→ **What to do**:
Each entry that follows must be output without any deviation.

→ **Rows**:
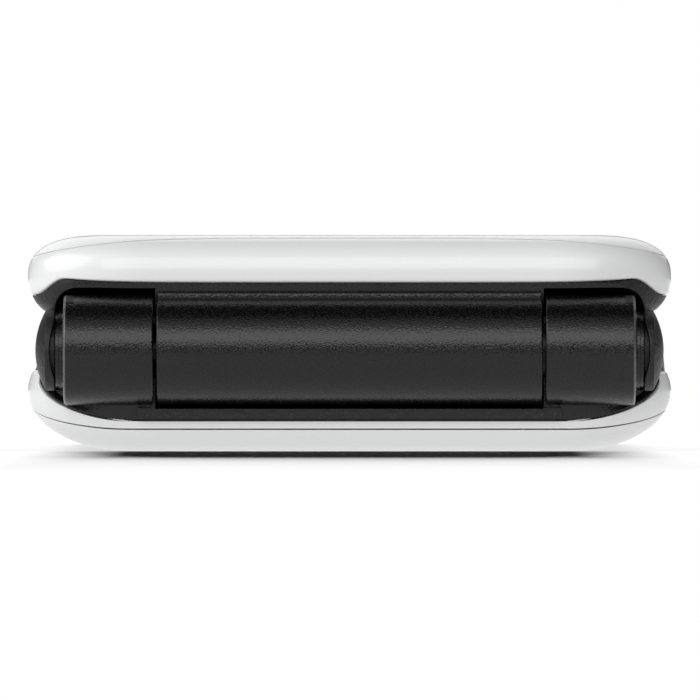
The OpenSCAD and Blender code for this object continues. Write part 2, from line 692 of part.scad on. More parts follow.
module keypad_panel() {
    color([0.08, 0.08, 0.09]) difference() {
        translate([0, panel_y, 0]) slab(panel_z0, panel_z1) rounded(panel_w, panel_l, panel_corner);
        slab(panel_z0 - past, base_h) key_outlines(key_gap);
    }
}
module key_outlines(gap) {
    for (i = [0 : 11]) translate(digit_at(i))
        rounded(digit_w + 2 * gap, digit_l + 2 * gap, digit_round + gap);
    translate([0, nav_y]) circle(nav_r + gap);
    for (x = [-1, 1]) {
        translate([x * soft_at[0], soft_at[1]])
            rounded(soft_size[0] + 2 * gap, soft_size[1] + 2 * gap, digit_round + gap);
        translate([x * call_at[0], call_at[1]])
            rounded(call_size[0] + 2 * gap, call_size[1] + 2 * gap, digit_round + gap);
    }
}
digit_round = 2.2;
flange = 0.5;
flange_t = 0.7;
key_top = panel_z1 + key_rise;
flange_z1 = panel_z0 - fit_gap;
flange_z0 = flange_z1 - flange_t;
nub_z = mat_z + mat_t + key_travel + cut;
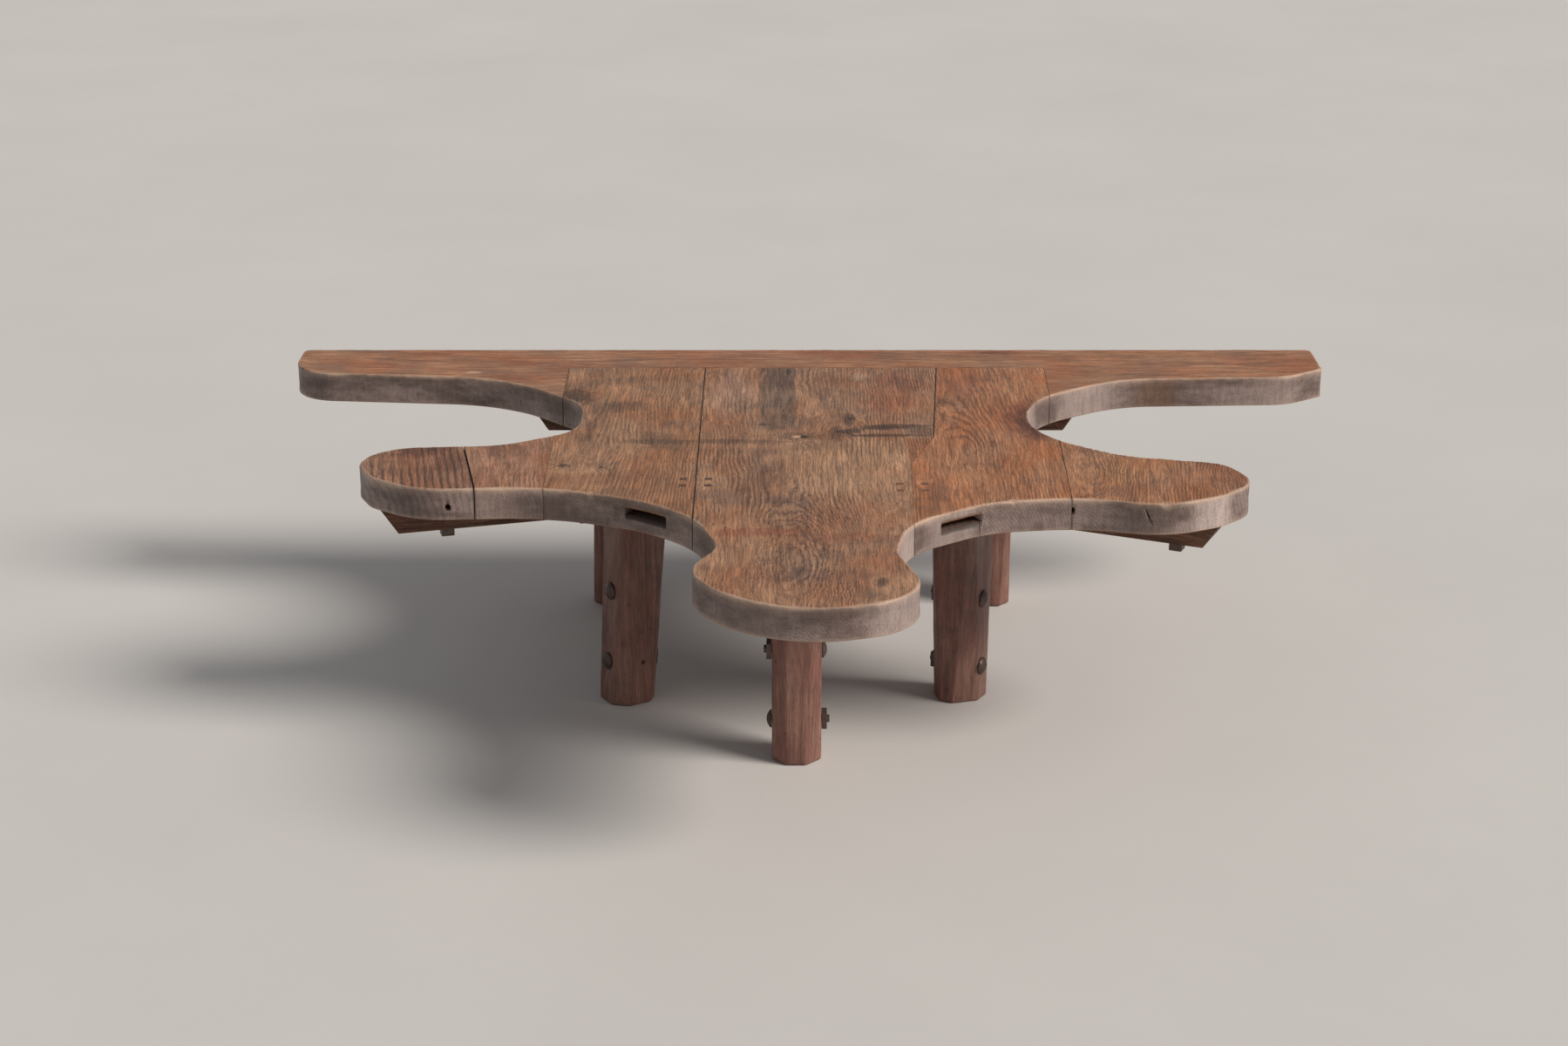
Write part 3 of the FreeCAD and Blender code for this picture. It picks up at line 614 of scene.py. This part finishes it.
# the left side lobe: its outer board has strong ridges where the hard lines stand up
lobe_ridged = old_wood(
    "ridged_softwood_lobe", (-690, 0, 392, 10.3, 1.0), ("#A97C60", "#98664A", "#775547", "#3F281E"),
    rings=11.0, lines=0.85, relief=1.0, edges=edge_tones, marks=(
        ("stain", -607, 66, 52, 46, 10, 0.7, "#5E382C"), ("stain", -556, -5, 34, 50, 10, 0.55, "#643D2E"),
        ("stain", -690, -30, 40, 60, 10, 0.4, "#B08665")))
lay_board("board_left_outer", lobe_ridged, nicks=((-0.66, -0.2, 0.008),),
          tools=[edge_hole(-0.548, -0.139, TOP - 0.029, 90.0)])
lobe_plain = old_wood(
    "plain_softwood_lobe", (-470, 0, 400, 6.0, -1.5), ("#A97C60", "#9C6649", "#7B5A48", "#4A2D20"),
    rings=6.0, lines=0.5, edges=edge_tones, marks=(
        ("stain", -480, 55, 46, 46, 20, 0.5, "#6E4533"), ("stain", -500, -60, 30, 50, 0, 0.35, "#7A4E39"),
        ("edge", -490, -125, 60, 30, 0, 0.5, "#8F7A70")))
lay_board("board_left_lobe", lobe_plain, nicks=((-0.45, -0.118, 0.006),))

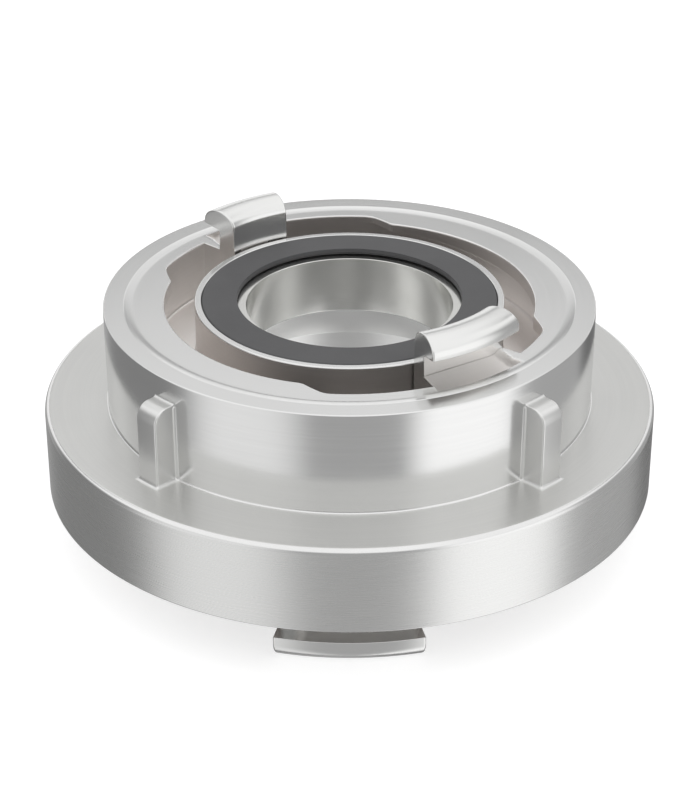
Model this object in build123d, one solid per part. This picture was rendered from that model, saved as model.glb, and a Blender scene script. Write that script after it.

→ **Answer in full**:
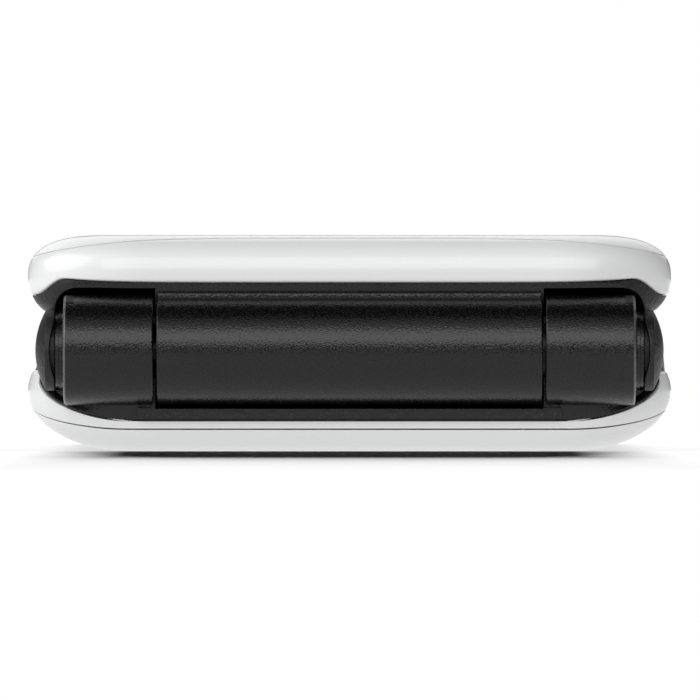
The OpenSCAD and Blender code for this object continues. Write part 2, from line 692 of part.scad on. More parts follow.
module keypad_panel() {
    color([0.08, 0.08, 0.09]) difference() {
        translate([0, panel_y, 0]) slab(panel_z0, panel_z1) rounded(panel_w, panel_l, panel_corner);
        slab(panel_z0 - past, base_h) key_outlines(key_gap);
    }
}
module key_outlines(gap) {
    for (i = [0 : 11]) translate(digit_at(i))
        rounded(digit_w + 2 * gap, digit_l + 2 * gap, digit_round + gap);
    translate([0, nav_y]) circle(nav_r + gap);
    for (x = [-1, 1]) {
        translate([x * soft_at[0], soft_at[1]])
            rounded(soft_size[0] + 2 * gap, soft_size[1] + 2 * gap, digit_round + gap);
        translate([x * call_at[0], call_at[1]])
            rounded(call_size[0] + 2 * gap, call_size[1] + 2 * gap, digit_round + gap);
    }
}
digit_round = 2.2;
flange = 0.5;
flange_t = 0.7;
key_top = panel_z1 + key_rise;
flange_z1 = panel_z0 - fit_gap;
flange_z0 = flange_z1 - flange_t;
nub_z = mat_z + mat_t + key_travel + cut;
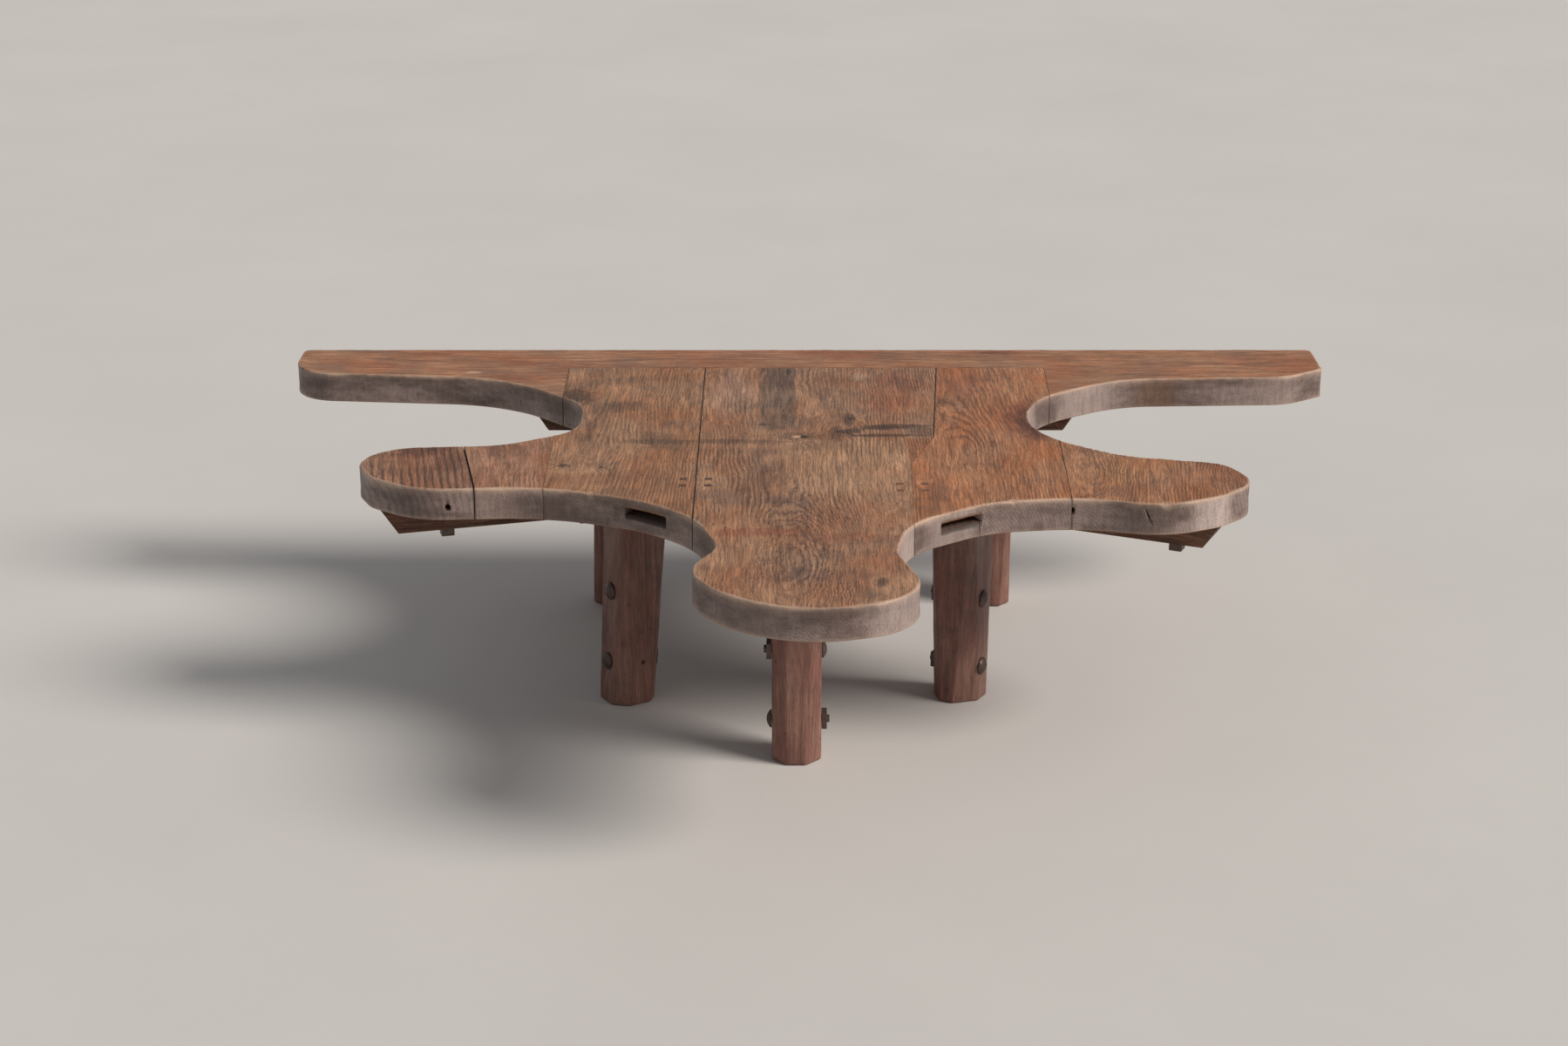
Write part 3 of the FreeCAD and Blender code for this picture. It picks up at line 614 of scene.py. This part finishes it.
# the left side lobe: its outer board has strong ridges where the hard lines stand up
lobe_ridged = old_wood(
    "ridged_softwood_lobe", (-690, 0, 392, 10.3, 1.0), ("#A97C60", "#98664A", "#775547", "#3F281E"),
    rings=11.0, lines=0.85, relief=1.0, edges=edge_tones, marks=(
        ("stain", -607, 66, 52, 46, 10, 0.7, "#5E382C"), ("stain", -556, -5, 34, 50, 10, 0.55, "#643D2E"),
        ("stain", -690, -30, 40, 60, 10, 0.4, "#B08665")))
lay_board("board_left_outer", lobe_ridged, nicks=((-0.66, -0.2, 0.008),),
          tools=[edge_hole(-0.548, -0.139, TOP - 0.029, 90.0)])
lobe_plain = old_wood(
    "plain_softwood_lobe", (-470, 0, 400, 6.0, -1.5), ("#A97C60", "#9C6649", "#7B5A48", "#4A2D20"),
    rings=6.0, lines=0.5, edges=edge_tones, marks=(
        ("stain", -480, 55, 46, 46, 20, 0.5, "#6E4533"), ("stain", -500, -60, 30, 50, 0, 0.35, "#7A4E39"),
        ("edge", -490, -125, 60, 30, 0, 0.5, "#8F7A70")))
lay_board("board_left_lobe", lobe_plain, nicks=((-0.45, -0.118, 0.006),))

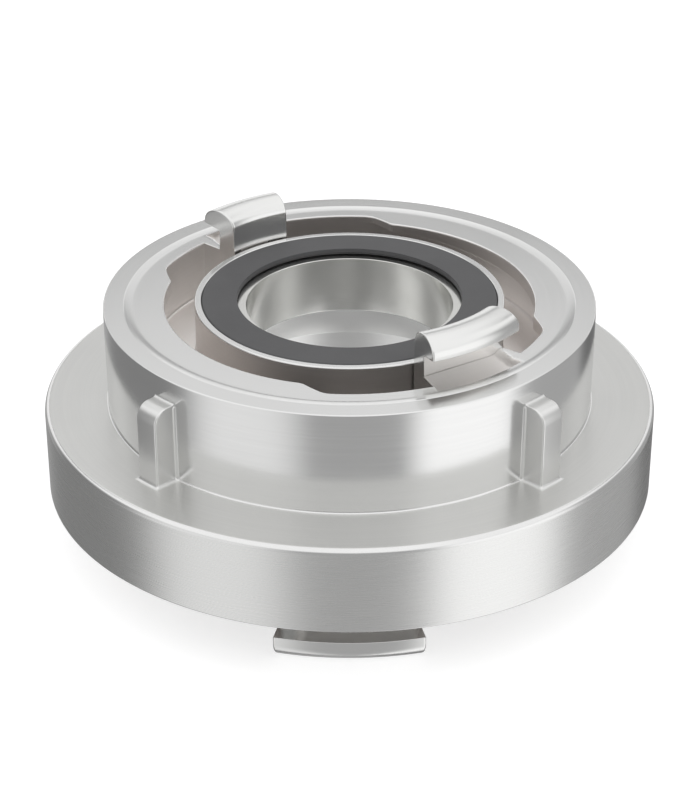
Model this object in build123d, one solid per part. This picture was rendered from that model, saved as model.glb, and a Blender scene script. Write that script after it.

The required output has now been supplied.